-- begin --
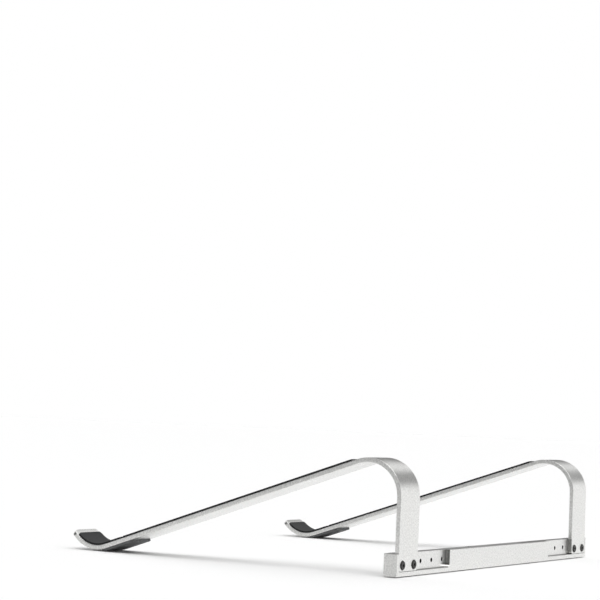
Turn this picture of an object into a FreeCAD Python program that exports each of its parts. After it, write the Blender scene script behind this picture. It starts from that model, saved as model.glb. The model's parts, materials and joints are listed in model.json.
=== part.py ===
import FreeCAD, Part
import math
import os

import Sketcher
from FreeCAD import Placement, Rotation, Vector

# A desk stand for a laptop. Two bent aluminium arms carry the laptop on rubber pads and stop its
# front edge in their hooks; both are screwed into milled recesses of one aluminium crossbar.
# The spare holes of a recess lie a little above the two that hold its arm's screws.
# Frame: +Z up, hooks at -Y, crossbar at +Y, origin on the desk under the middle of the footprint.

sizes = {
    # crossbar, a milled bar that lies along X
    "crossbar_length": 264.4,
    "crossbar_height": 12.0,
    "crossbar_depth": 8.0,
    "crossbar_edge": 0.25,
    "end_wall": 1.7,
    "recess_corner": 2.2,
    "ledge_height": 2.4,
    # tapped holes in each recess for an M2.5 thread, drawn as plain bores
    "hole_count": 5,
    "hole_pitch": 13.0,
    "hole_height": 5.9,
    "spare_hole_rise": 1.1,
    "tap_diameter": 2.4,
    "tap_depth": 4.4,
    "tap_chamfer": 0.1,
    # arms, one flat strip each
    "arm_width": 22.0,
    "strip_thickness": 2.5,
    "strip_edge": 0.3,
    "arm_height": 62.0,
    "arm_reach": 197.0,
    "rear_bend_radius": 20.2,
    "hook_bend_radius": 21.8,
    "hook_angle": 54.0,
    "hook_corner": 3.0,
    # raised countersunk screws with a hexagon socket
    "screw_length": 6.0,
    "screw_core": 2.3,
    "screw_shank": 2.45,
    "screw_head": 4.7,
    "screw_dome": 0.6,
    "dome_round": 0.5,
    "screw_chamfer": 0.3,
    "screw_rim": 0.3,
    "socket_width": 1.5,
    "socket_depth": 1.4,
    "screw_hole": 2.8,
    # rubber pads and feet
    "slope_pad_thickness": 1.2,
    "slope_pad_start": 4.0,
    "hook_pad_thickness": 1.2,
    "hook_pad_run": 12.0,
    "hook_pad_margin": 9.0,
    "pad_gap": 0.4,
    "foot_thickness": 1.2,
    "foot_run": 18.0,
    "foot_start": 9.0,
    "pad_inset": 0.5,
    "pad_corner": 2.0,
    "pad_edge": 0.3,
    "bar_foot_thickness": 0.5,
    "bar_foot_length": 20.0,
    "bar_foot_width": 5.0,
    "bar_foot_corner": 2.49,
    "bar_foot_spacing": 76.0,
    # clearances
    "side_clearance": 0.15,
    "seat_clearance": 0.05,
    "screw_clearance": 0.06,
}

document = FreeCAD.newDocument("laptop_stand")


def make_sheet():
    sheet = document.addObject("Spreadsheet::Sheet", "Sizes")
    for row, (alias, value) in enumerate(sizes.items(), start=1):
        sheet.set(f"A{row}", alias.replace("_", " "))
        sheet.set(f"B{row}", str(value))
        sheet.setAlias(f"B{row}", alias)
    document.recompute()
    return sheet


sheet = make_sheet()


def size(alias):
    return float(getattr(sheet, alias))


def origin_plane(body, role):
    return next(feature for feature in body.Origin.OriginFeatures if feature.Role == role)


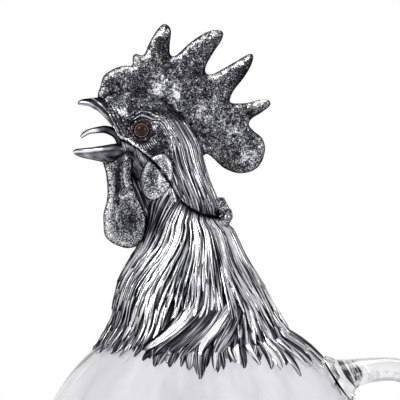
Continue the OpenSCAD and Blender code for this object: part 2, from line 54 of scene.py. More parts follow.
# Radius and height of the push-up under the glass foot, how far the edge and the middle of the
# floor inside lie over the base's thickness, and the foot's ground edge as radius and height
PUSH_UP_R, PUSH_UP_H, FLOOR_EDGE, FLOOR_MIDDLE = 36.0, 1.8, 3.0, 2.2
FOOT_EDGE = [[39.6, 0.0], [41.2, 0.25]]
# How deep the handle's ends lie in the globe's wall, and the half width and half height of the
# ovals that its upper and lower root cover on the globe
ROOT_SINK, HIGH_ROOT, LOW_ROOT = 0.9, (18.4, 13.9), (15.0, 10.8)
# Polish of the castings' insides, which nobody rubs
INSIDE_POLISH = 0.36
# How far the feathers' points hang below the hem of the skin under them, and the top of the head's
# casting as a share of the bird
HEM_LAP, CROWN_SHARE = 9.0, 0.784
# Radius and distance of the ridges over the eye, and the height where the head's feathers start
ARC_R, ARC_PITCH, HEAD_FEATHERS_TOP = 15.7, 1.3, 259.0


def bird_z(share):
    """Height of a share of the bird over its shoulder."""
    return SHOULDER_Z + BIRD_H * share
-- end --
### WORK TO BE COMPLETED
Only lines holding the string "Blender" are wanted; gather each one from the entries above.

### FINAL RESULT
Turn this picture of an object into a FreeCAD Python program that exports each of its parts. After it, write the Blender scene script behind this picture. It starts from that model, saved as model.glb. The model's parts, materials and joints are listed in model.json.
Continue the OpenSCAD and Blender code for this object: part 2, from line 54 of scene.py. More parts follow.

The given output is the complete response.